Dirk Koetter on Mentality to Beat the Falcons in Week 17

Sports Xchange

(On if linebacker Adarius Taylor’s wife had her baby)

(On the value of ending the season on a positive note and if that momentum can carry over)

“That’d be hard to say. Just trust me in saying that those guys are going out there to compete. They’re trying to win every week. First game, last game, game eight – they’re trying to win.”

(On why the team would play to win instead of improving draft position)

“Because in pro sports you’re getting paid to give your best and give your team the best chance to win. Thirty percent of your team’s going to turn over every year. You’ve got guys – players and coaches – all across the board. Other than preseason games, I’ve never been in a game in my life when you went out there not trying to win.”

(On why linebacker Devante Bond was not practicing yesterday)

“Bond was sick yesterday. He was out because of illness. He’s back today. We’re in decent shape.”

(On how much the quarterback play against Atlanta is a ‘secret’ with Ryan Griffin active)

“There’s no secret at all. I just got through saying we’re playing to win. It’s like any other game. The two quarterback would play in the situation he would play in any other game.”

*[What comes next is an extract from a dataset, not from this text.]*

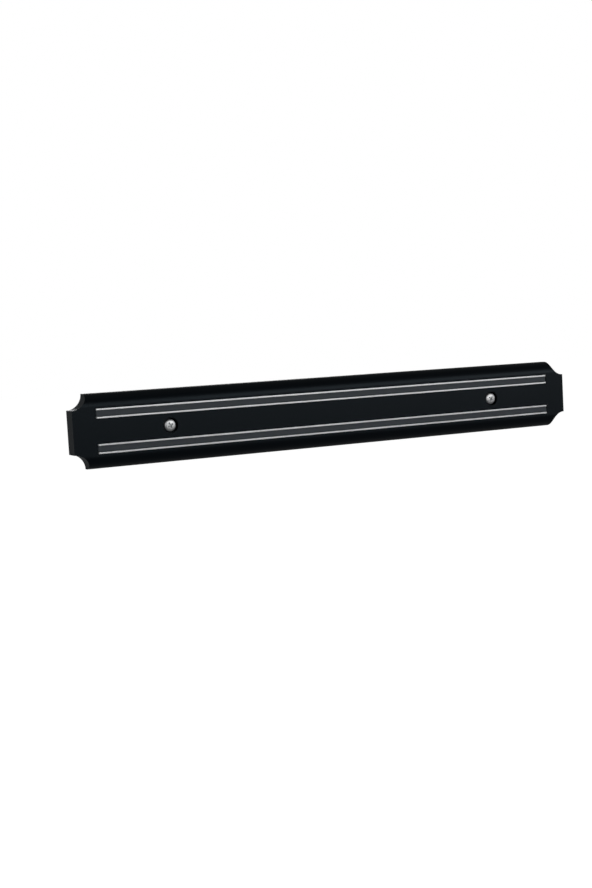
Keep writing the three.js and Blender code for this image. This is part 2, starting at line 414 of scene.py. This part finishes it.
def thread_radius(out, angle):
    """The radius of the screw's threaded shank at a distance from the wall and an angle round its axis."""
    fade = 2.5  # length over which the thread runs out
    crest_share = 0.3  # a crest's half width as a share of the pitch
    neck_radius = SCREW_RADIUS - 0.25
    tip_radius = 0.02
    thread_top = HEAD_SEAT - SHANK_NECK
    if out > thread_top:
        return SCREW_CORE + (neck_radius - SCREW_CORE) * min(1, (out - thread_top) / fade)
    phase = (out / SCREW_PITCH - angle / (2 * math.pi)) % 1
    crest = max(0, 1 - abs(phase - 0.5) / crest_share)
    height = (SCREW_RADIUS - SCREW_CORE) * min(1, (thread_top - out) / fade)
    taper = min(1, (out - SCREW_TIP) / SCREW_POINT)
    return max(tip_radius, taper * (SCREW_CORE + height * crest))


def screw_profile():
    """The head from its underside to its crown as (radius, out)."""
    crown_steps = 14
    middle = (HEAD_SEAT + HEAD_TOP) / 2
    rounding = [(0.25, 0), (0.07, 0.08), (0, 0.25)]
    points = [(SCREW_HEAD_RADIUS - inward, HEAD_SEAT + up) for inward, up in rounding]
    for i in range(crown_steps):
        t = i / crown_steps
        points.append((SCREW_HEAD_RADIUS * (1 - t * t), middle + (HEAD_TOP - middle) * (2 - t) * t))
    return points


def cross_outline(scale):
    """A cross recess's outline at a share of its full size. Its arms narrow less than they shorten."""
    arm = CROSS_ARM * scale
    half = CROSS_HALF_WIDTH * (0.35 + 0.65 * scale)
    quarter = [(arm, -half), (arm, half), (half, half)]
    turned = []
    for i in range(4):
        c, s = round(math.cos(i * QUARTER)), round(math.sin(i * QUARTER))
        turned += [(x * c - y * s, x * s + y * c) for x, y in quarter]
    return turned


def make_screw(name, x, turn):
    """A wood screw turned by turn degrees about its axis, with a cross recess that narrows inwards."""
    steps = 40
    rows = 200
    turns = [2 * math.pi * i / steps for i in range(steps)]
    loops = []
    for row in range(rows + 1):
        out = SCREW_TIP + (HEAD_SEAT - SCREW_TIP) * row / rows
        radii = [thread_radius(out, a) for a in turns]
        loops.append([(r * math.cos(a), r * math.sin(a), out) for r, a in zip(radii, turns)])
    for radius, out in screw_profile():
        loops.append([(*point, out) for point in circle(radius, steps=steps)])
    screw = loft(name, loops)
    levels = [(0.3, -1.6), (0.85, -0.25), (1.0, -0.1), (1.08, 0.3)]  # share of full size, above the crown
    loops = [[(*point, HEAD_TOP + above) for point in cross_outline(share)] for share, above in levels]
    recess = loft("recess", loops)
    combine(screw, recess, "DIFFERENCE")
    screw.data.transform(Matrix.Translation((x, 0, 0)) @ Matrix.Rotation(math.radians(turn), 4, "Z"))
    return to_frame(screw, name, 40)


# Camera: where the photograph was taken from, left of the rack and a little above it, in degrees and mm

VIEW_YAW = 26.18
VIEW_DROP = 4.47
VIEW_ROLL = -3.21
VIEW_DISTANCE = 866.2
VIEW_AIM = (-36.97, -14.0, -19.41)
LENS = 52.04


def make_camera():
    data = bpy.data.cameras.new("camera")
    data.lens = LENS
    data.sensor_width = 36
    camera = bpy.data.objects.new("camera", data)
    bpy.context.scene.collection.objects.link(camera)
    yaw, drop, roll = (math.radians(v) for v in (VIEW_YAW, VIEW_DROP, VIEW_ROLL))
    ahead = Vector((math.sin(yaw) * math.cos(drop), math.cos(yaw) * math.cos(drop), -math.sin(drop)))
    level = Vector((math.cos(yaw), -math.sin(yaw), 0))
    up = level.cross(ahead)
    right = math.cos(roll) * level + math.sin(roll) * up
    top = -math.sin(roll) * level + math.cos(roll) * up
    place = (Vector(VIEW_AIM) - ahead * VIEW_DISTANCE) * MM
    camera.matrix_world = Matrix.Translation(place) @ Matrix((right, top, -ahead)).transposed().to_4x4()
    bpy.context.scene.camera = camera


# Materials. Texture sizes are in metres, on the frame's own coordinates.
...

(On if quarterback Ryan Griffin could have a role similar to Saints quarterback Taysom Hill)

“What they’re doing with Taysom Hill, that’s totally different. They’re saying he’s the fastest guy on their team. He’s 220 pounds. They’re playing him like a slot, like an H tight end, like a half back. He’s playing a lot of positions. He’s their ‘PP’ on the punt team. I don’t see any other teams putting their quarterback as the PP on punt and really, they’re not even listing him as their two-quarterback. It’d be interesting, if they rested [Drew] Brees, who they would play at quarterback. I’m going to guess probably [Teddy] Bridgewater. You can’t compare anybody’s two to what they’re doing with Taysom Hill in my opinion.”

(On how he handles the unknowns at the end of every season)

“It’s challenging, but again it comes with the territory. I’d say it’s challenging on players and coaches, but especially on their families. You’ve got guys that come to work every day they’re in it and they’re talking to other guys that are in it. The wives, the kids, schools – that kind of thing – that’s upsetting. If you’ve ever been in that position where your future was unsettled, it’s just not the most comfortable feeling. Also, we picked it. We picked the profession.”